# Task to carry out:
Restate verbatim the lines between the one holding "Write the three.js" and the one holding "const BACK_SQUARENESS = 2.55;", both included, and no others.

# Information shown:
== == ==
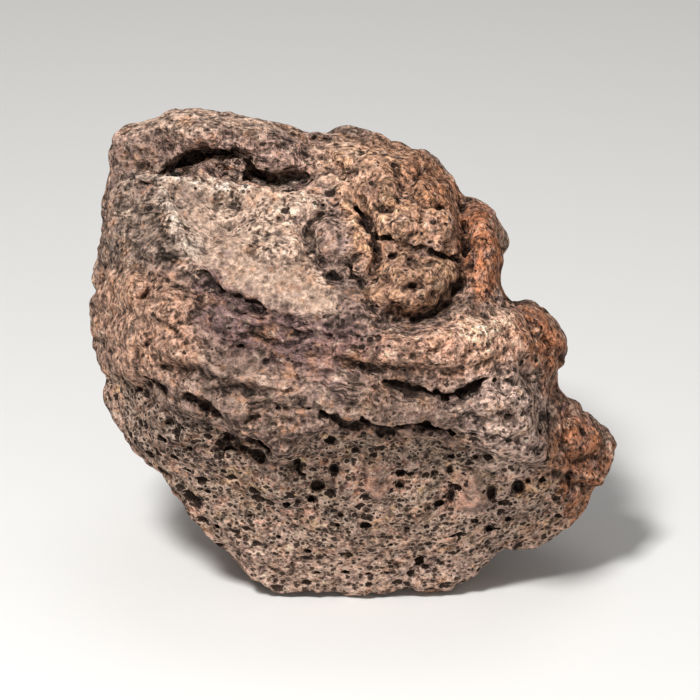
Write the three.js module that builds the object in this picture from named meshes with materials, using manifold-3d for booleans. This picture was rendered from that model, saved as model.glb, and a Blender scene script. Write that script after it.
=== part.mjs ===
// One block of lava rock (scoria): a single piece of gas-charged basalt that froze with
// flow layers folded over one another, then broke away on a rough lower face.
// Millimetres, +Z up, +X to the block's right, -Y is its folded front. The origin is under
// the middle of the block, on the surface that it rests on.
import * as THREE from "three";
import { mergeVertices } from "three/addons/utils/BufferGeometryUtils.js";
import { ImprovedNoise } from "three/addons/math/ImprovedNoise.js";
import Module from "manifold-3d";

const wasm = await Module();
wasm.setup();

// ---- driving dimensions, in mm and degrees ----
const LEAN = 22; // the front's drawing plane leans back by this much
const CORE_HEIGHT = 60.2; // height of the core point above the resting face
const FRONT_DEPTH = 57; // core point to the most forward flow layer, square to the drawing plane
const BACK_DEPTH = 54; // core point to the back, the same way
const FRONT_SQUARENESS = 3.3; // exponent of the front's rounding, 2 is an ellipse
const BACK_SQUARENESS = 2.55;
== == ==
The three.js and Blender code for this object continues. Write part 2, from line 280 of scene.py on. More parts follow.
== == ==
# Answer to this problem:
Write the three.js module that builds the object in this picture from named meshes with materials, using manifold-3d for booleans. This picture was rendered from that model, saved as model.glb, and a Blender scene script. Write that script after it.
=== part.mjs ===
// One block of lava rock (scoria): a single piece of gas-charged basalt that froze with
// flow layers folded over one another, then broke away on a rough lower face.
// Millimetres, +Z up, +X to the block's right, -Y is its folded front. The origin is under
// the middle of the block, on the surface that it rests on.
import * as THREE from "three";
import { mergeVertices } from "three/addons/utils/BufferGeometryUtils.js";
import { ImprovedNoise } from "three/addons/math/ImprovedNoise.js";
import Module from "manifold-3d";

const wasm = await Module();
wasm.setup();

// ---- driving dimensions, in mm and degrees ----
const LEAN = 22; // the front's drawing plane leans back by this much
const CORE_HEIGHT = 60.2; // height of the core point above the resting face
const FRONT_DEPTH = 57; // core point to the most forward flow layer, square to the drawing plane
const BACK_DEPTH = 54; // core point to the back, the same way
const FRONT_SQUARENESS = 3.3; // exponent of the front's rounding, 2 is an ellipse
const BACK_SQUARENESS = 2.55;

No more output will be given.